Models and cutting-plane strategies for the tree-star problem

Abstract

Let G = (V, E) be a connected graph of set of nodes V and set of edges E. Let T = (VT, ET), with VT = V and ET ⊆ E, be a spanning tree of G. With each edge e ∈ E there is associated a routing cost ceR if e connects two internal nodes of T; or an access cost ceA, otherwise. The problem is to determine a spanning tree (tree-star) considering access and routing edge costs of minimum cost. We present two new formulations and a cutting-plane algorithm. One is based on a classical spanning tree model. The novelty relies on the way we capture access and routing edges depending on the internal nodes of the tree.
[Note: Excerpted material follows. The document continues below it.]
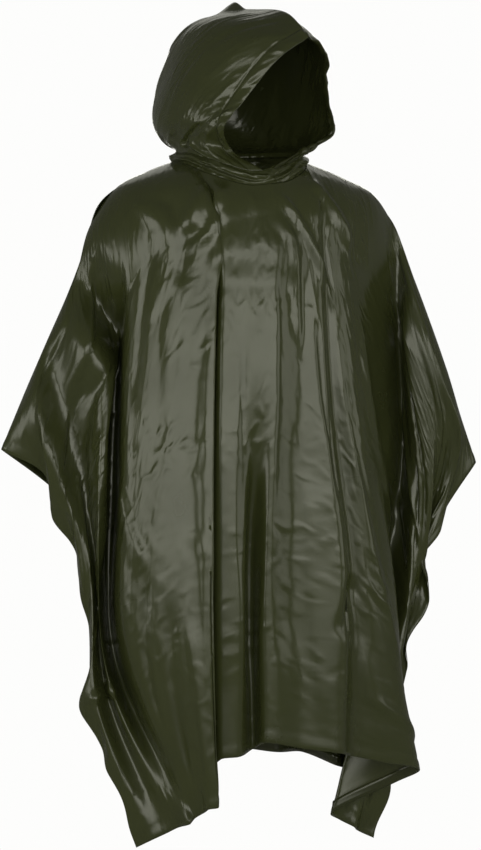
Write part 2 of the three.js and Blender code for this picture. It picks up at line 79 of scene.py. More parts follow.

The second model is completely new and is based on the concept of dicycle to represent routing edges as quadratic variables that are linearized accordingly to obtain a tree-star equivalent structure. Computational experiments performed on benchmark instances for models PFlow and PHR from the literature and for the new ones (PST and PDC) indicate that this problem is very difficult to deal with. Only a very small number of instances was solved to optimality in a given time limit. Models PDC and PHR, improved with cutting-plane strategies, although they do not solve optimally almost instances, performed better for this problem, with the dicycle-based model presenting the smallest gaps for instances for which some feasible solution was found.